The worst problem with the organic hog farms, however, is they take too much land. Good land is the scarcest resource on the planet. The National Center for Appropriate Technology suggests that organic farmers can stock their farms at 12 to 15 pigs per acre. That may be a bit high, but even accepting that figure Iowa has close to 5 million hogs at any given time. That means taking 370,000 acres of good land away from Nature for hog playgrounds that aren’t needed. Nationally, the U.S. has about 28 million sows and pigs, which would need 2 million acres of pastureland. Whose state parks should we convert into that much hog pasture?
The farmland we have now is already being used, either for domestic food supplies or food exports.

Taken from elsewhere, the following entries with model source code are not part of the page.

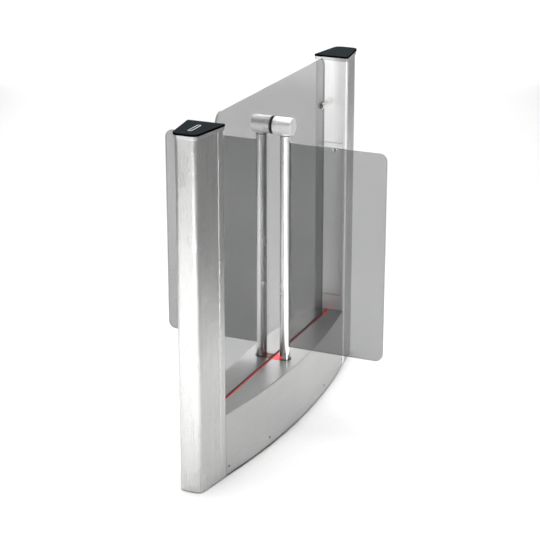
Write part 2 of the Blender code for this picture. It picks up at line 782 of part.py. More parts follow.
def build_base_cover(side):
    """Half of the base's cover: a bent sheet with the top, the bowed wall and an inner flange."""
    name = f"base_cover_{lane_name(side)}"
    half_length = FACE_Y - SEAT_GAP
    outer = [(GROOVE_HALF, -half_length)] + bow_points(half_length, 0) + [(GROOVE_HALF, half_length)]
    cover = plate(name, [across(outer, side)], COVER_FOOT, BASE_TOP)
    edge_x = GROOVE_HALF + COVER_SHEET
    bevel_edges(cover, COVER_EDGE_BEVEL, lambda end: end.z > BASE_TOP - SEAT_GAP and abs(end.x) > edge_x)
    past_end = half_length + CUT_OVERRUN
    bow_ends = bow_points(half_length, COVER_SHEET)
    start = (GROOVE_HALF + COVER_SHEET, -past_end)
    end = (GROOVE_HALF + COVER_SHEET, past_end)
    near_corner = (bow_ends[0][0], -past_end)
    far_corner = (bow_ends[-1][0], past_end)
    hollow_outline = [start, near_corner] + bow_ends + [far_corner, end]
    under_top = BASE_TOP - COVER_SHEET
    hollow = plate(name + "_hollow", [across(hollow_outline, side)], COVER_FOOT - CUT_OVERRUN, under_top)
    flange_cut_x = sorted((side * (GROOVE_HALF - CUT_OVERRUN), side * (edge_x + SEAT_GAP)))
    flange_cut = box(
        name + "_below_flange",
        (flange_cut_x[0], -past_end, COVER_FOOT - CUT_OVERRUN),
        (flange_cut_x[1], past_end, BASE_TOP - COVER_SHEET - COVER_FLANGE),
    )
    stadium_outline = across(stadium_half(SEAT_GAP, GROOVE_HALF - CUT_OVERRUN), side)
    stadium_foot = BASE_TOP - COVER_SHEET - COVER_FLANGE - CUT_OVERRUN
    stadium = plate(name + "_stadium", [stadium_outline], stadium_foot, BASE_TOP + CUT_OVERRUN)
    cut(cover, hollow, flange_cut, stadium)
    return finish_part(cover, "brushed_steel")


def build_foot_bezel(side):
    """A black insert round one column's foot, with a lip that hooks below the cover."""
    name = f"foot_bezel_{lane_name(side)}"
    hole = circle(TUBE_RADIUS + RUNNING_GAP, (AXIS_X, 0))
    lip_top = BASE_TOP - COVER_SHEET - SEAT_GAP
    lip_foot = lip_top - BEZEL_LIP_THICKNESS
    body_outlines = [across(stadium_half(0, GROOVE_HALF), side), across(hole, side)]
    bezel = plate(name, body_outlines, lip_foot, BASE_TOP + BEZEL_PROUD)
    lip_start = GROOVE_HALF + COVER_SHEET + SEAT_GAP
    lip_outlines = [across(stadium_half(BEZEL_LIP, lip_start), side), across(hole, side)]
    lip = plate(name + "_lip", lip_outlines, lip_foot, lip_top)
    join(bezel, lip)
    return finish_part(bezel, "black_plastic")


def build_pane_channel():
    """The black profile between the two covers: a pocket for the pane over one for the light."""
    top = BASE_TOP - CHANNEL_DROP
    shoulder = BASE_TOP - CHANNEL_POCKET
    light_pocket_half = LIGHT_HALF_WIDTH + SEAT_GAP
    light_floor = shoulder - SEAT_GAP - LIGHT_HEIGHT - SEAT_GAP
    foot = BASE_TOP - CHANNEL_DEPTH
    right = [
        (light_pocket_half, light_floor),
        (light_pocket_half, shoulder),
        (GLASS_SLOT_HALF, shoulder),
        (GLASS_SLOT_HALF, top),
        (CHANNEL_HALF, top),
        (CHANNEL_HALF, foot),
    ]
    left = [(-x, z) for x, z in reversed(right)]
    half_length = FACE_Y - SEAT_GAP
    channel = plate("pane_channel", [right + left], -half_length, half_length, "XZ")
    return finish_part(channel, "black_rubber")


def build_light_strip():
    top = BASE_TOP - CHANNEL_POCKET - SEAT_GAP
    half_length = FACE_Y - SEAT_GAP
    low = (-LIGHT_HALF_WIDTH, -half_length, top - LIGHT_HEIGHT)
    strip_light = box("light_strip", low, (LIGHT_HALF_WIDTH, half_length, top))
    return finish_part(strip_light, "red_light")


# Pane


def build_glass_pane():
    corners = [
        (-PANE_HALF_LENGTH, PANE_FOOT),
        (PANE_HALF_LENGTH, PANE_FOOT),
        (PANE_HALF_LENGTH, PANE_TOP),
        (-PANE_HALF_LENGTH, PANE_TOP),
    ]
    outline = rounded_path(corners, [0, 0, PANE_CORNER_RADIUS, PANE_CORNER_RADIUS])
    bolt_hole = circle(BOLT_RADIUS + SEAT_GAP, (0, HEAD_Z))
    pane = plate("glass_pane", [outline, bolt_hole], -GLASS_HALF, GLASS_HALF, "YZ")
    return finish_part(pane, "smoked_glass")


def build_pane_pin(side):
    """A turned pin on a post's wide face, slotted at its free end to grip the pane's edge."""
    name = f"{post_name(side)}_pane_pin"
    profile = [
        (0, PIN_LENGTH),
        (PIN_RADIUS - PIN_CHAMFER, PIN_LENGTH),
        (PIN_RADIUS, PIN_LENGTH - PIN_CHAMFER),
        (PIN_RADIUS, SEAT_GAP),
        (PIN_STUD_RADIUS, SEAT_GAP),
        (PIN_STUD_RADIUS, -PIN_STUD_LENGTH),
        (0, -PIN_STUD_LENGTH),
    ]
    pin = turned(name, profile, (0, side * FACE_Y, PIN_Z), (0, -side, 0))
    slot_ends = sorted((side * (FACE_Y - PIN_LENGTH - CUT_OVERRUN), side * (PANE_HALF_LENGTH + SEAT_GAP)))
    slot_reach = PIN_RADIUS + CUT_OVERRUN
    slot = box(
        name + "_slot",
        (-GLASS_SLOT_HALF, slot_ends[0], PIN_Z - slot_reach),
        (GLASS_SLOT_HALF, slot_ends[1], PIN_Z + slot_reach),
    )
    cut(pin, slot)
    return finish_part(pin, "polished_steel")


# Columns and wings


def glass_slot_box(name, side, low, high):
    """The slot for a wing's inner edge, from just inside that edge outwards."""
    ends = sorted((side * (AXIS_X + WING_INNER_REACH - SEAT_GAP), side * (AXIS_X + TUBE_RADIUS + CUT_OVERRUN)))
    return box(name, (ends[0], -GLASS_SLOT_HALF, low), (ends[1], GLASS_SLOT_HALF, high))


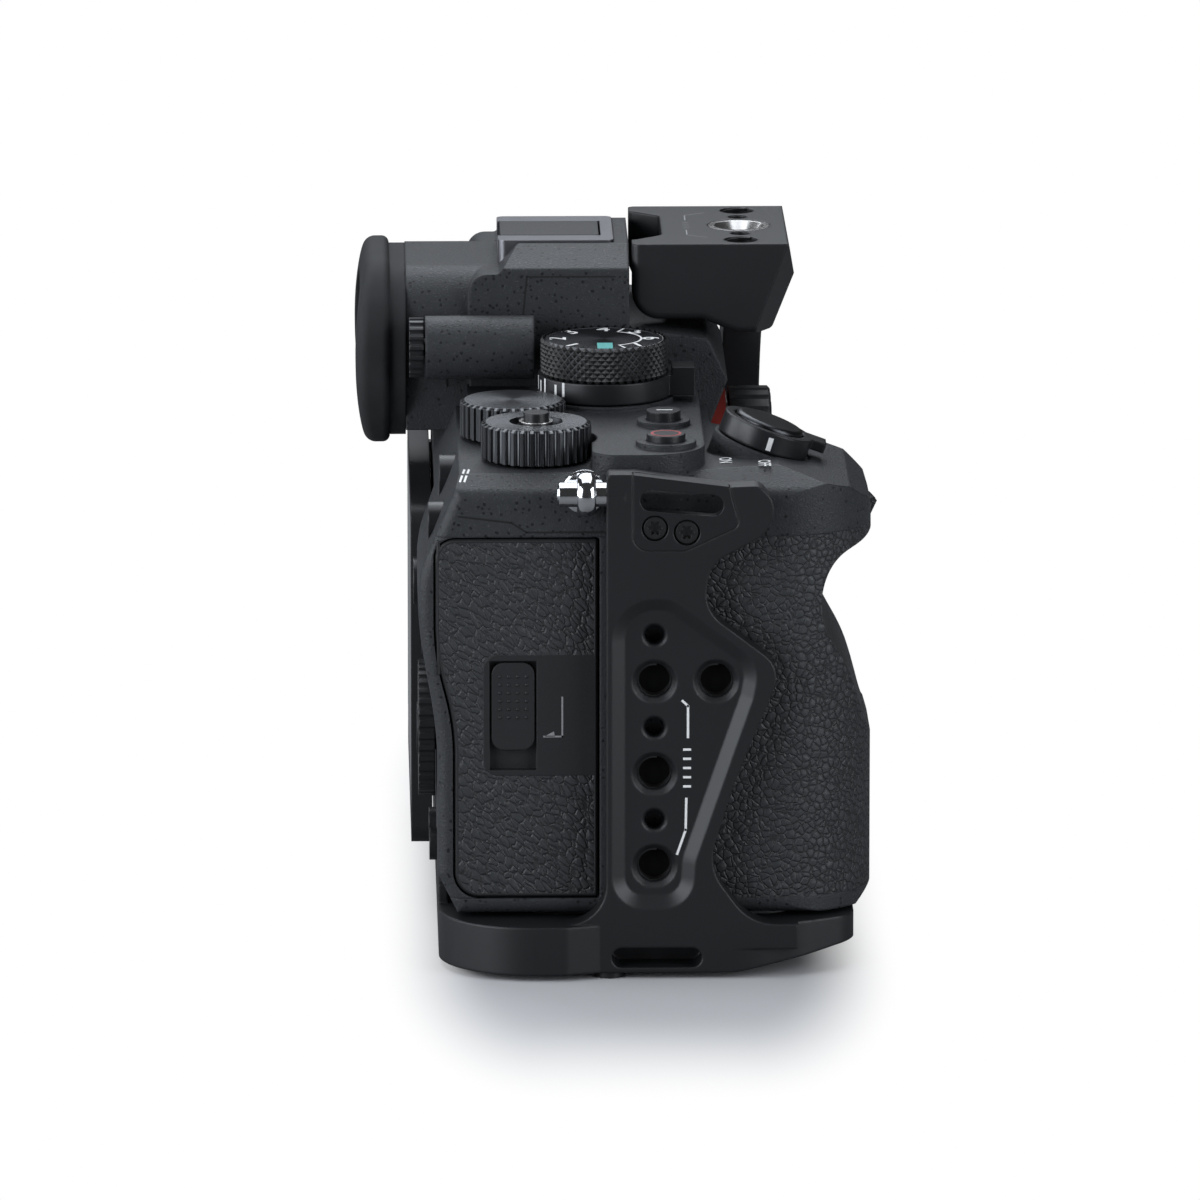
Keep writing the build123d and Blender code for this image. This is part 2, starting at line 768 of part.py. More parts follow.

American farmers have just grown record crops of corn and soybeans, and these weren’t enough to supply the growing demand of a more populous and affluent world. Thus more land is being cleared for farming in the species-rich tropics.
I’m sure Mrs. Kerry meant well. In the Kerry’s elite social circle, organic food is preferred because it’s more expensive and exclusive. It’s also praised-for the wrong reasons-by the New York Times. Like so many things in life, however, the reality is a lot more complicated.